Fortaleza, com voos diretos para Praia, a capital de Cabo Verde, vinha sendo ponto de embarque e desembarque de “sacoleiros” dedicados ao contrabando de mercadorias no varejo. O narcotráfico internacional se mimetiza com facilidade em rotas desse tipo, como mostra a experiência da Tríplice Fronteira em Foz do Iguaçu.
Língua pátria
A Comunidade dos Países de Língua Portuguesa (CPLP) deu forma jurídica a laços que se construíram desde a descolonização da África portuguesa, no ocaso do salazarismo. Ainda sob ditadura militar, no governo do general Ernesto Geisel, a diplomacia brasileira viveu um momento peculiar de distanciamento em relação aos EUA e busca de caminhos próprios — o “pragmatismo responsável”, como definido pelo presidente e pelo chanceler Azeredo da Silveira.
Pioneiro no reconhecimento da independência de Angola, em 1974, sob a liderança de um movimento apoiado pela União Soviética e por Cuba, o Brasil encontrou na África lusófona sua porta de entrada para o continente. Negligenciada nas décadas seguintes, a conexão foi reativada com intensidade inédita no período Lula, com Celso Amorim à frente do Itamaraty. Comércio e investimentos deram saltos, impulsionados pela disparada das commodities: os petrodólares choveram em profusão, especialmente em Angola, que contratou vultosas obras de infraestrutura.
Se os chineses eram imbatíveis com o talão de cheques para financiar empreitadas — na definição espirituosa de um embaixador angolano em Brasília, à época —, o Brasil tinha como capital as afinidades históricas e culturais. Em especial, a língua.
Tem que rezar?
Justamente Angola, o mais “brasileiro” dos polos de desenvolvimento na África, se apresenta agora como a esfinge para os planos do governo Bolsonaro para reocupar espaços no continente, onde chineses e indianos investem na conquista de negócios e mercados. O pivô das dificuldades recentes é a Igreja Universal, do bispo Edir Macedo, cujos missionários foram expulsos pelo governo angolano.

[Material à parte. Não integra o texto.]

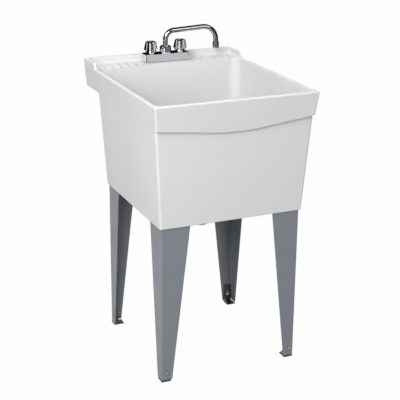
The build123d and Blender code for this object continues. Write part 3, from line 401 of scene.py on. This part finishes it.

O Itamaraty foi duramente questionado pelos líderes da Universal, que esperavam mais empenho na defesa dos missionários por parte de um governo visto como aliado. De olho em 2022 e nos votos evangélicos, fundamentais para a vitória eleitoral de 2018, Bolsonaro indicou para chefiar a embaixada brasileira na África do Sul o ex-prefeito do Rio Marcelo Crivella, que foi um dos protagonistas da expansão da igreja no continente, nos anos 1990.
Angola, que tem com o vizinho sul-africano um histórico de relações tensas no período do regime racista do apartheid, vê com desconfiança a nomeação de Crivella para retornar como embaixador — em posição privilegiada para retomar a ofensiva da Universal.
Instrui e diverte
A herança de 500 anos de presença africana no Brasil, iniciada com o tráfico de escravos no período colonial, encontrou expressão recente na cultura — em ambas as margens do Atlântico Sul. Em especial, a TV Brasil exibiu, nos anos Lula, o programa Nova África, que descortinou aspectos ignorados do desenvolvimento recente do continente. A série, ainda disponível no YouTube, ajudou a driblar o padrão do noticiário de mídia, onde a África costuma aparecer relacionada a guerra, miséria e calamidades.
Na mesma plataforma, é possível encontrar episódios de uma novela angolana exibida aqui também pela emissora pública. Windek não apenas carrega traços marcantes da teledramaturgia brasileira, como retrata no enredo as ligações econômicas e culturais entre os países. Mais importante, como é usual nas telenovelas, oferece uma panorâmica dos temas em pauta na sociedade: desigualdade econômica, corrupção e até mesmo questões de gênero, como a situação da mulher e da comunidade LGBTQIA+.